Nioh 2 lets you live out your samurai fantasies with genuinely brilliant combat that feels fast-paced and satisfying. While the story may seem generic in places, there’s no denying the world-building on display, which comes from the period of history, but also the stunning creature designs. While definitely part of the Soulslike genre, Nioh 2 relies heavily on combos for its combat forcing the player to take more risks stringing together attacks and dodges, which makes it feel like the most fluid game on this list. It also looks gorgeous, with the game being broken down into missions through a variety of areas.

Lies of P

Lies of P
Lies of P

When we first heard about Lies of P, there was some skepticism. Being based on Pinocchio, it didn’t really sell itself as a Soulslike title. However, upon release it became easy to see this was a welcome addition, bringing with it plenty of new features that filled out the genre standpoints. Perhaps the inclusion of puppets and the creepy aesthetic of the world elevates this title, as it plays with what makes the Souls worlds so vague while bolstering it with a decent story filled with unique enemies. Some may argue against its placement on this list but as one of the newer Soulslike games, it does a good job of epitomising the genre as a whole.

Sekiro

Sekiro
Sekiro

Sekiro arrived on the scene doing something very different to previous FromSoftware games. While many of the Soulslike tentpoles still exist within the game, the combat and character progression were completely new. So was the use of a predetermined character, rather than letting players create one from scratch. The reliance on skill trees, and the removal of varied weapons, distilled the combat down to the player’s skill, rather than class-crafting. It took a lot of practice and a shifting mindset to conquer Sekiro, defining it as a game where “get good” really felt like a mantra, because if you can’t parry, you’re not going to have a good time. But when that combat clicks, it’s a staggeringly wonderful game in every aspect.

Dark Souls 3

Dark Souls 3
Dark Souls 3

We’ve already touched on how each Dark Souls game feels distinctly different from the others, and this is no more pronounced than with Dark Souls 3. When you hold up all three games, the third iteration, quite rightly, is the most streamlined and refined of the trilogy. It got rid of bad ideas and expanded the series’ greatest moments, giving us some of the best enemies and some truly outstanding bosses. While many will argue against it, Dark Souls 3 was also the most accessible of the bunch, bringing in leagues of new players who then worked backward through the releases, though it kept long-time fans happy with callbacks to the original game. It should also be mentioned that the DLC was utterly exceptional, bringing new levels of difficulty and lots of lovely lore.

Bloodborne

Bloodborne
Bloodborne

With fast-paced action and a gruesome and gothic world, Bloodborne has stood the test of time. It was superb upon release, and it’s superb now. There’s a reason why Bloodborne fans are constantly begging for a sequel or a remake - it took everything from the Souls games and refined it. The combat is rewarding, exploring the world feels worth the time, and the atmosphere is genuinely creepy. When you boil it down to things like sound design, enemy crafting, and lore, it features no bum notes. Bloodborne nails every composite part and collects it together in an endlessly replayable action game that feels punishing, but rewards you for besting its beasts.

Elden Ring

Elden Ring
Elden Ring

There’s little doubt that the king of Soulslike games is the biggest, most expansive, and involved game of the genre, Elden Ring. No matter which facet of the game you look at, you’re likely to see brilliance - whether that’s in the enveloping world of The Lands Between that keeps you feeling lost, while also urging you to stray, or the multitude of classes to be used. Then, there’s the lore which is so deep it takes hours and hours of YouTube videos to summarise simple points.
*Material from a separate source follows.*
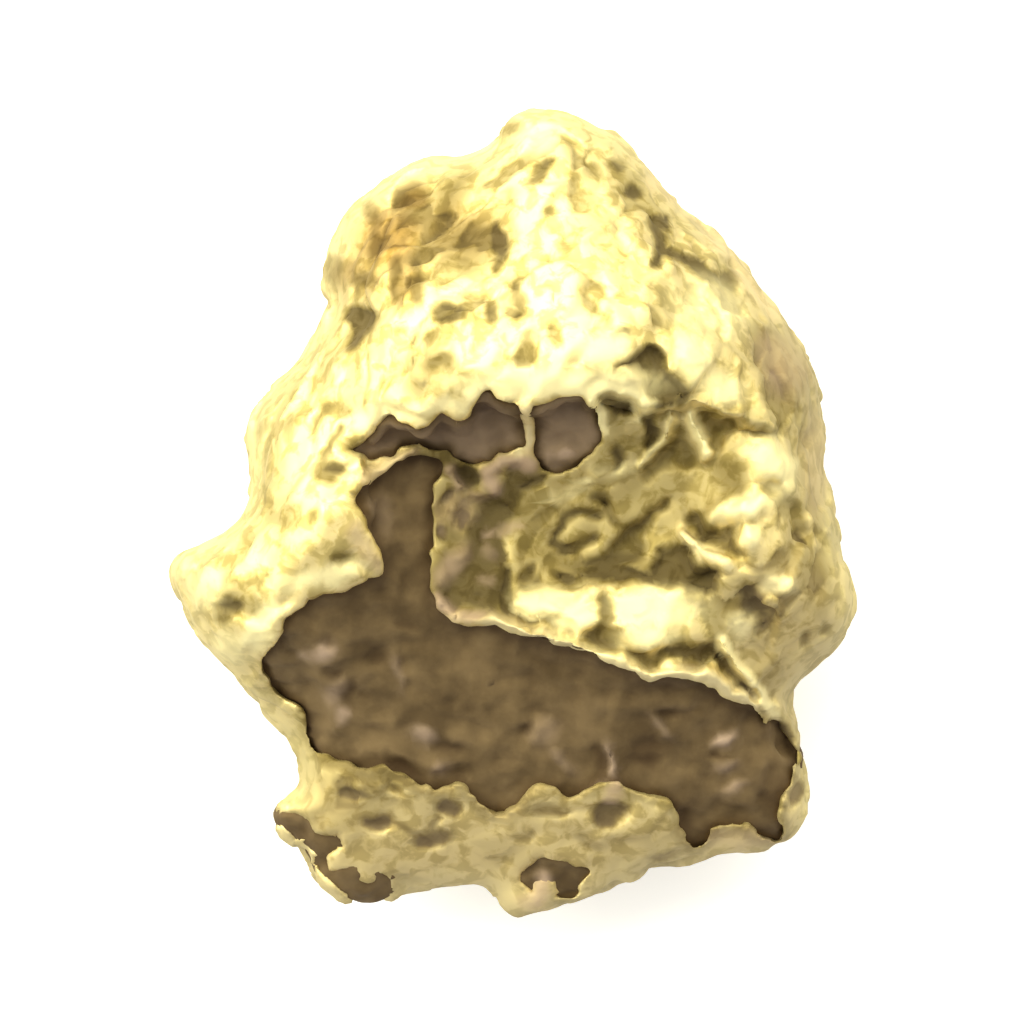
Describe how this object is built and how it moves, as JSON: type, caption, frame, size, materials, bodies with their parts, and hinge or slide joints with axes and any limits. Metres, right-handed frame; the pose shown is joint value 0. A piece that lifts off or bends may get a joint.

This is before we look at the superb enemy variation, the bosses who felt threatening and terrifying, and the countless combinations of abilities, weapons, and spells. Elden Ring constantly feels overwhelming but in the same way a banquet would - all those amazing things brought together is a treat that will keep you returning to the table. And it’s not just a great Soulslike, but simply one of the best games of the past decade.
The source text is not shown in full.